(A block of data)
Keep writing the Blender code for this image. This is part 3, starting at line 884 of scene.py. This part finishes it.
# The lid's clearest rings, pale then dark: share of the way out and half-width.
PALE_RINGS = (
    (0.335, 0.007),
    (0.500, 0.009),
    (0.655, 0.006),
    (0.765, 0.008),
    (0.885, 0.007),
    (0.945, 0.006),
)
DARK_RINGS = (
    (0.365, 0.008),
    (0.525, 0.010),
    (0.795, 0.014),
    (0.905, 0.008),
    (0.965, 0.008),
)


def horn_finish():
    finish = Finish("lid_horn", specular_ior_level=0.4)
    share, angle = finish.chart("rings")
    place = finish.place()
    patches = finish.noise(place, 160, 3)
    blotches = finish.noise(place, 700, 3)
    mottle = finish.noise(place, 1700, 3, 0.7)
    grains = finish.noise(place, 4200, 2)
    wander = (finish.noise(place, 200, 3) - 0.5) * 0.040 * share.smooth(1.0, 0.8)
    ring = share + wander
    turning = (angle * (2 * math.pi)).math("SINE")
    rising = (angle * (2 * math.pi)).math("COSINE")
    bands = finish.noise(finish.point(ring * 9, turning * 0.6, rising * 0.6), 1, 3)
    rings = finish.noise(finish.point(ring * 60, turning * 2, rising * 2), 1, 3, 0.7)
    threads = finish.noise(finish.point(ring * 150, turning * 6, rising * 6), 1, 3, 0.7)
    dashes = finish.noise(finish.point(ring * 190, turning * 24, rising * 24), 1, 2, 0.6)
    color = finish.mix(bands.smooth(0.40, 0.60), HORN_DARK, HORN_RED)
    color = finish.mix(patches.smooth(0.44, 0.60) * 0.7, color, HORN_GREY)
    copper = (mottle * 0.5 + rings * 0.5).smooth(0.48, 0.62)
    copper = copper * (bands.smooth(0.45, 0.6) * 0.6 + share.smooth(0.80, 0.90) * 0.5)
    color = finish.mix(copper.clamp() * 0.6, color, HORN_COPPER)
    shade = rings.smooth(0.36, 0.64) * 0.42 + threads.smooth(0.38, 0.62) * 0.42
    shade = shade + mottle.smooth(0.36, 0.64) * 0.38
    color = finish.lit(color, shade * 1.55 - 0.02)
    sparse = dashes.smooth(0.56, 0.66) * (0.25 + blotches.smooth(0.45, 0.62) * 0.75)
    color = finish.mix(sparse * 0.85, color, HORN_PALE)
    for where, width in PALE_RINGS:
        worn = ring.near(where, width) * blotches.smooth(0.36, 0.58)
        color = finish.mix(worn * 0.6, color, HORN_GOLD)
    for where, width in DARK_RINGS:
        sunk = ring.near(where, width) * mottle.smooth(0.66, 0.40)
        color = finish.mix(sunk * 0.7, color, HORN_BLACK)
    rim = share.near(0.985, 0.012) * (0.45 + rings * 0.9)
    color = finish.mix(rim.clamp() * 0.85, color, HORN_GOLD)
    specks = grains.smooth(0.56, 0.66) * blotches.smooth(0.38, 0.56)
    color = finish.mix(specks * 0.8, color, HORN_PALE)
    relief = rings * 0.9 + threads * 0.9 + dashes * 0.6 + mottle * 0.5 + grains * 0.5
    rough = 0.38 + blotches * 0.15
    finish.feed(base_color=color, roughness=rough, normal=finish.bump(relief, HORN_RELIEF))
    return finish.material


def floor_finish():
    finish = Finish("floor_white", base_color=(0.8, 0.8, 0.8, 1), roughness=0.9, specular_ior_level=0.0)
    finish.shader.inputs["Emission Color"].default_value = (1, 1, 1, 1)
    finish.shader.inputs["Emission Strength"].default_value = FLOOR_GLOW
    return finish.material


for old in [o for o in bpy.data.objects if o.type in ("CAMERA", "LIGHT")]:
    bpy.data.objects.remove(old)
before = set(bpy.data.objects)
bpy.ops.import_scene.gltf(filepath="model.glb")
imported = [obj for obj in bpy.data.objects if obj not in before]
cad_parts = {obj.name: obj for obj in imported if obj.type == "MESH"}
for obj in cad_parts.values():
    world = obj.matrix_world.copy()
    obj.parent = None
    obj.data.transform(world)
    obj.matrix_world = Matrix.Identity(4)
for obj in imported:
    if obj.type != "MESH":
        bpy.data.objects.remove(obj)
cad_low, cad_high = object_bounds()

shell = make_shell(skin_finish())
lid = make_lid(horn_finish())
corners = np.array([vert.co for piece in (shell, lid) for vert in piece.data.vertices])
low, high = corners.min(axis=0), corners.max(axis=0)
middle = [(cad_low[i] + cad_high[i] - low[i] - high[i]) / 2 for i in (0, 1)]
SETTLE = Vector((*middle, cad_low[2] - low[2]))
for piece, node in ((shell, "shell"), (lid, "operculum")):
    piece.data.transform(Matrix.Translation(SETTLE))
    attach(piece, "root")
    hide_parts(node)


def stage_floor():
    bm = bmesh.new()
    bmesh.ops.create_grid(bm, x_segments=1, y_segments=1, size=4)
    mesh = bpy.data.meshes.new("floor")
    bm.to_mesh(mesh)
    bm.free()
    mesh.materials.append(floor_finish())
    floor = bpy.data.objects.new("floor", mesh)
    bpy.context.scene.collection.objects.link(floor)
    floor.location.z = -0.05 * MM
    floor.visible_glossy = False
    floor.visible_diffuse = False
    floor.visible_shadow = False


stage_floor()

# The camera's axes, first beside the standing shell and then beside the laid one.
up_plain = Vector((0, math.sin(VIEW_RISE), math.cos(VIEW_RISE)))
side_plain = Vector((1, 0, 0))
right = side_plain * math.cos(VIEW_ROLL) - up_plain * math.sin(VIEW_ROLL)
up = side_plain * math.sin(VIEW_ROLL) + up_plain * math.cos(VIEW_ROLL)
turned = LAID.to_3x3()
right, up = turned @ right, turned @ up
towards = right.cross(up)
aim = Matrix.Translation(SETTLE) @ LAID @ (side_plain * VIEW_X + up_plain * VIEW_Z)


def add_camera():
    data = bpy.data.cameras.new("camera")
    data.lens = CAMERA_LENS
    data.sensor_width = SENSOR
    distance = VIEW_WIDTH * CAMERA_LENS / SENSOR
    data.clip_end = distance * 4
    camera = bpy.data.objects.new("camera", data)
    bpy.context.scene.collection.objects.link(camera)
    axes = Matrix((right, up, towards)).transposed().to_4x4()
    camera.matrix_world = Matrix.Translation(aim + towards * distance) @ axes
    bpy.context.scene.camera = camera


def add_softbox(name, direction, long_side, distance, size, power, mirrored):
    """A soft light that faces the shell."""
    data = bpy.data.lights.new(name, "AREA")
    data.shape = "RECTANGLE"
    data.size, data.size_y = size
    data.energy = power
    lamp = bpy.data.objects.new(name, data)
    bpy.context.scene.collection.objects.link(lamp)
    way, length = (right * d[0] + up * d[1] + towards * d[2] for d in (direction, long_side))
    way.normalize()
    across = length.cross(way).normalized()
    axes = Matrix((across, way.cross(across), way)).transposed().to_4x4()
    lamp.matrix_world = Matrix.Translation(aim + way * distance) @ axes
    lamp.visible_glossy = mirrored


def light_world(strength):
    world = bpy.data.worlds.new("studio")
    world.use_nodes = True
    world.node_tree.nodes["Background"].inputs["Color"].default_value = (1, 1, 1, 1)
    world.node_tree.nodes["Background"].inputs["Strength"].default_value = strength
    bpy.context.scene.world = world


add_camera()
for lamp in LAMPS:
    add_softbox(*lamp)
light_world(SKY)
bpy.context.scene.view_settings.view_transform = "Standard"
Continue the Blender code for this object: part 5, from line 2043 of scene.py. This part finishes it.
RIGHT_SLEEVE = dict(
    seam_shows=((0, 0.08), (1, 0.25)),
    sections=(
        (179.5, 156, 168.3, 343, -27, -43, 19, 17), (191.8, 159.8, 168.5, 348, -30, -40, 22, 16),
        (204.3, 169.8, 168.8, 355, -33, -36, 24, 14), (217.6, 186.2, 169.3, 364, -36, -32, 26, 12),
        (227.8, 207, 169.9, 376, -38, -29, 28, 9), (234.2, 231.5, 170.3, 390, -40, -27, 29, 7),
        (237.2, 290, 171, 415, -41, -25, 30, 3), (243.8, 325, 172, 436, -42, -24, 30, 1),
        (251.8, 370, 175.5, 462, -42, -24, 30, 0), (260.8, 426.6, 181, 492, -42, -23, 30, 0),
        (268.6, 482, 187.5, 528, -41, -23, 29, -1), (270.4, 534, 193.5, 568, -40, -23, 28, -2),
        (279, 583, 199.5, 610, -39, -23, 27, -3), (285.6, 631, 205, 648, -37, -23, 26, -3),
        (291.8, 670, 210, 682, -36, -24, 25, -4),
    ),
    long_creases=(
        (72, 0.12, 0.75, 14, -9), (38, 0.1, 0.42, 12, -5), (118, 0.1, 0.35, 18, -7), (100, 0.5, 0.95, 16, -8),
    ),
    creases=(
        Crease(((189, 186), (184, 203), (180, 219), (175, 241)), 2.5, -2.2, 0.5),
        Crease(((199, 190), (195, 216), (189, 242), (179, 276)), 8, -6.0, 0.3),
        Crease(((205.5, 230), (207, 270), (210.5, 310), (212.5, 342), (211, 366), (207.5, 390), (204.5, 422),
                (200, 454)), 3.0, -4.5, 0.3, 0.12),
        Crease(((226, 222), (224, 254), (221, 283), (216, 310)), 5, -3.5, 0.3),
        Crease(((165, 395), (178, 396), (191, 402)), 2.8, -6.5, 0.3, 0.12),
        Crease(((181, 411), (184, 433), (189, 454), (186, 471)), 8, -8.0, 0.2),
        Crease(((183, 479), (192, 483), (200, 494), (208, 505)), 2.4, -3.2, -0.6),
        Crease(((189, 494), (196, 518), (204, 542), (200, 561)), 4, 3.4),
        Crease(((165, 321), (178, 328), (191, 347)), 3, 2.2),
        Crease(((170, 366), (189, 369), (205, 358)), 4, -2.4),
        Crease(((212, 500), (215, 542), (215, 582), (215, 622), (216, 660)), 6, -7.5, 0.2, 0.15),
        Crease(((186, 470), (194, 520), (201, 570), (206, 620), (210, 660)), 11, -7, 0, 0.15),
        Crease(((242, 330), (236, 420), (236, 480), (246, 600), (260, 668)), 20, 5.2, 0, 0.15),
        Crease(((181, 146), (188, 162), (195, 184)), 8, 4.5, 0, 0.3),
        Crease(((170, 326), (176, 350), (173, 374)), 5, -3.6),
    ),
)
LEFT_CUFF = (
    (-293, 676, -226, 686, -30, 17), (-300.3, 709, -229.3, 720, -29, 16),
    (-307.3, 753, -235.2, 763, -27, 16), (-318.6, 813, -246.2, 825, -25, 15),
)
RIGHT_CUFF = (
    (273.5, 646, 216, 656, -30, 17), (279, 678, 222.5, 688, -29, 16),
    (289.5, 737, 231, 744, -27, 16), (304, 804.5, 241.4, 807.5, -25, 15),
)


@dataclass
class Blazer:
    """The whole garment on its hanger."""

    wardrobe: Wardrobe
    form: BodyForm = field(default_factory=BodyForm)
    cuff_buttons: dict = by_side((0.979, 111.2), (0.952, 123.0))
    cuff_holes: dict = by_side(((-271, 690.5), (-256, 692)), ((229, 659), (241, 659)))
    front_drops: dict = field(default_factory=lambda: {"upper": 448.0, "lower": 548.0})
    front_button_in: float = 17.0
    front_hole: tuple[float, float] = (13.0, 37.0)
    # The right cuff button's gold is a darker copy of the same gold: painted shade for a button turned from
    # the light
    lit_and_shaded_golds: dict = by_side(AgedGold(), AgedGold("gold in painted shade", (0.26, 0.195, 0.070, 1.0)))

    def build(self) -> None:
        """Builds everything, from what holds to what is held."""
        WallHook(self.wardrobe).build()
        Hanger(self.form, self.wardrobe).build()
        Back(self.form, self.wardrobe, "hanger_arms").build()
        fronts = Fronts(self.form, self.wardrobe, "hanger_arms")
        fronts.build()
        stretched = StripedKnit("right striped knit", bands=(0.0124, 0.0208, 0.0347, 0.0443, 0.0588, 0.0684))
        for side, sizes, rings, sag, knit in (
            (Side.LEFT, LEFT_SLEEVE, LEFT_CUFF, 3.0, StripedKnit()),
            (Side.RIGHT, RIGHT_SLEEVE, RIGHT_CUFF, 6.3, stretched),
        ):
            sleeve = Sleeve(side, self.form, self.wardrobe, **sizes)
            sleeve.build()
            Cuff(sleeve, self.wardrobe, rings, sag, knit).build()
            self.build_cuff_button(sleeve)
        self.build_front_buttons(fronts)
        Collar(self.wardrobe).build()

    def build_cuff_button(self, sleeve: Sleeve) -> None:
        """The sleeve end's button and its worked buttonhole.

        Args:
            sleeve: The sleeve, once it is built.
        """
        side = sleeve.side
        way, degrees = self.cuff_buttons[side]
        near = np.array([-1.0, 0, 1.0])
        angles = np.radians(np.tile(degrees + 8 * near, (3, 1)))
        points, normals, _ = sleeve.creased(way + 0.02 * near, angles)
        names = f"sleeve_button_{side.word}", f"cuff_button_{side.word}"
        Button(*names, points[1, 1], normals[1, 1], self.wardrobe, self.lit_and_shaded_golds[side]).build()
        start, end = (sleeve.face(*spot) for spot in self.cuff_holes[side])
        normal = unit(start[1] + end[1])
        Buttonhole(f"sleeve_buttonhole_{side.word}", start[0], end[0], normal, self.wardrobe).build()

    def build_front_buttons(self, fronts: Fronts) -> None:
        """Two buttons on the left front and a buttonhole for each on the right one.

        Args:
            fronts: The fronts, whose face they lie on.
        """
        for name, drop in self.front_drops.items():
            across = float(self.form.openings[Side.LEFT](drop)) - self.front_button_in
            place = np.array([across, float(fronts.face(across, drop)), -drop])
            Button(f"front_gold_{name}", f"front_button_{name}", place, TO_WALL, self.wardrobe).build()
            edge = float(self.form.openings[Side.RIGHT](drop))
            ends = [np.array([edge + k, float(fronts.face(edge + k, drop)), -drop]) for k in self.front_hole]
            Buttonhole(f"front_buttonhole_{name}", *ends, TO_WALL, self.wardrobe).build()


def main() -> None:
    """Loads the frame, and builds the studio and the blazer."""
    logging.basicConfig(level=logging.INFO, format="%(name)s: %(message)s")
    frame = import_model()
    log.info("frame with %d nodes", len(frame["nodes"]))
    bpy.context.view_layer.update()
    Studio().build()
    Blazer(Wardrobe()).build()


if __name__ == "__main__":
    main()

--

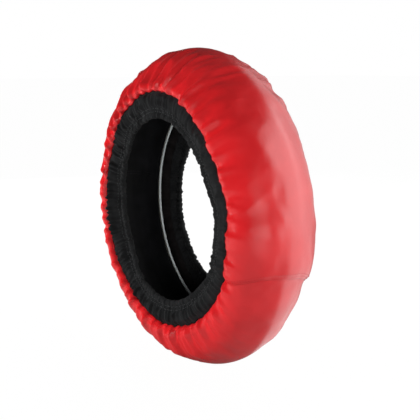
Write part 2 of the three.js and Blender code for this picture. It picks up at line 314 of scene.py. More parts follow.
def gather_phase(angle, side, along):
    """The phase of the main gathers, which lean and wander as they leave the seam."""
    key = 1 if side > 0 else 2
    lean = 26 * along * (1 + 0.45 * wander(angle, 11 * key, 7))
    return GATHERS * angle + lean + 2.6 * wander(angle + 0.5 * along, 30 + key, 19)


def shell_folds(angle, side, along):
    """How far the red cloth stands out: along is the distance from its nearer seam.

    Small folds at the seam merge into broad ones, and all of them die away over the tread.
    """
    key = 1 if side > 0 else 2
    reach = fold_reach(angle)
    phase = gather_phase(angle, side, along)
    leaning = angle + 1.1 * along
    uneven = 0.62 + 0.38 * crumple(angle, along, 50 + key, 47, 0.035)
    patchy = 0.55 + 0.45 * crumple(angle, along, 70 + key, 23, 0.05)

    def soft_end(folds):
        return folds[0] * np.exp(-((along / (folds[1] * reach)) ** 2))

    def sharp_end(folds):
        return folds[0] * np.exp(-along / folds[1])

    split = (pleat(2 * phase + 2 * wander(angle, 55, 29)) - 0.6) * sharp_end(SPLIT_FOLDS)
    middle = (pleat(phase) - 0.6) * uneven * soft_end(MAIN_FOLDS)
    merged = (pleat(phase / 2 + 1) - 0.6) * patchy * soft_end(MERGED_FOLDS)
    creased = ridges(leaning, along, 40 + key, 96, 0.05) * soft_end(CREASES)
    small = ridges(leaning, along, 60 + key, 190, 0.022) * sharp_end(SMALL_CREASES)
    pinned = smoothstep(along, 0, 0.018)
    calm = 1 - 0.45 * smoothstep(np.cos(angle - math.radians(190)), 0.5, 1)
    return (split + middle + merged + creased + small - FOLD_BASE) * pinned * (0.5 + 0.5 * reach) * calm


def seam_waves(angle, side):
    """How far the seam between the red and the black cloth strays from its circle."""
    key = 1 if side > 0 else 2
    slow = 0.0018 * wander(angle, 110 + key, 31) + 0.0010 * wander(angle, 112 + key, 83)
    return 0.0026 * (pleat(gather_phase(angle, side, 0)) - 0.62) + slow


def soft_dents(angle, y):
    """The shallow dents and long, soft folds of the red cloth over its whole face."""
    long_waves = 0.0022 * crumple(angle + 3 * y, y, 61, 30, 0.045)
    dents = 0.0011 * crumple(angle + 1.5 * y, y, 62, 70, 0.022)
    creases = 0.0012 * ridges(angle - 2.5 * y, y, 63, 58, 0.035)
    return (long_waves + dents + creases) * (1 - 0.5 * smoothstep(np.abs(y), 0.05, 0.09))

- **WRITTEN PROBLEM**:
Above are records; repeat only the lines starting at the line with "Write part 2" and ending at the line with "return (split +", exactly as they appear, both included.

- **REPLY**:
Write part 2 of the three.js and Blender code for this picture. It picks up at line 314 of scene.py. More parts follow.
def gather_phase(angle, side, along):
    """The phase of the main gathers, which lean and wander as they leave the seam."""
    key = 1 if side > 0 else 2
    lean = 26 * along * (1 + 0.45 * wander(angle, 11 * key, 7))
    return GATHERS * angle + lean + 2.6 * wander(angle + 0.5 * along, 30 + key, 19)


def shell_folds(angle, side, along):
    """How far the red cloth stands out: along is the distance from its nearer seam.

    Small folds at the seam merge into broad ones, and all of them die away over the tread.
    """
    key = 1 if side > 0 else 2
    reach = fold_reach(angle)
    phase = gather_phase(angle, side, along)
    leaning = angle + 1.1 * along
    uneven = 0.62 + 0.38 * crumple(angle, along, 50 + key, 47, 0.035)
    patchy = 0.55 + 0.45 * crumple(angle, along, 70 + key, 23, 0.05)

    def soft_end(folds):
        return folds[0] * np.exp(-((along / (folds[1] * reach)) ** 2))

    def sharp_end(folds):
        return folds[0] * np.exp(-along / folds[1])

    split = (pleat(2 * phase + 2 * wander(angle, 55, 29)) - 0.6) * sharp_end(SPLIT_FOLDS)
    middle = (pleat(phase) - 0.6) * uneven * soft_end(MAIN_FOLDS)
    merged = (pleat(phase / 2 + 1) - 0.6) * patchy * soft_end(MERGED_FOLDS)
    creased = ridges(leaning, along, 40 + key, 96, 0.05) * soft_end(CREASES)
    small = ridges(leaning, along, 60 + key, 190, 0.022) * sharp_end(SMALL_CREASES)
    pinned = smoothstep(along, 0, 0.018)
    calm = 1 - 0.45 * smoothstep(np.cos(angle - math.radians(190)), 0.5, 1)
    return (split + middle + merged + creased + small - FOLD_BASE) * pinned * (0.5 + 0.5 * reach) * calm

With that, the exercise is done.